• _YOUR OBJECTIVE_
Write out the full listing again, exactly as it stands.

• _INFORMATION SUPPLIED_
--------
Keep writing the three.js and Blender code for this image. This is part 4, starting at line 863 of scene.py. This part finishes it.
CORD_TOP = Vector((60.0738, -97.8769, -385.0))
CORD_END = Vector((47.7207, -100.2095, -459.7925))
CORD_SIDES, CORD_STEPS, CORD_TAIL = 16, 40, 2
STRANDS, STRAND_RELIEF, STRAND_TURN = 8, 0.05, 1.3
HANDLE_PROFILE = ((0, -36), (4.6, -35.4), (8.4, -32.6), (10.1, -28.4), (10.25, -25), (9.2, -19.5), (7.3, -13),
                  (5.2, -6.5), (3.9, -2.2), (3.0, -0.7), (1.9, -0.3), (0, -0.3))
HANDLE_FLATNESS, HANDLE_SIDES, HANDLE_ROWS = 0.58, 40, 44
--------
• _SOLUTION TO THIS TASK_
Keep writing the three.js and Blender code for this image. This is part 4, starting at line 863 of scene.py. This part finishes it.
CORD_TOP = Vector((60.0738, -97.8769, -385.0))
CORD_END = Vector((47.7207, -100.2095, -459.7925))
CORD_SIDES, CORD_STEPS, CORD_TAIL = 16, 40, 2
STRANDS, STRAND_RELIEF, STRAND_TURN = 8, 0.05, 1.3
HANDLE_PROFILE = ((0, -36), (4.6, -35.4), (8.4, -32.6), (10.1, -28.4), (10.25, -25), (9.2, -19.5), (7.3, -13),
                  (5.2, -6.5), (3.9, -2.2), (3.0, -0.7), (1.9, -0.3), (0, -0.3))
HANDLE_FLATNESS, HANDLE_SIDES, HANDLE_ROWS = 0.58, 40, 44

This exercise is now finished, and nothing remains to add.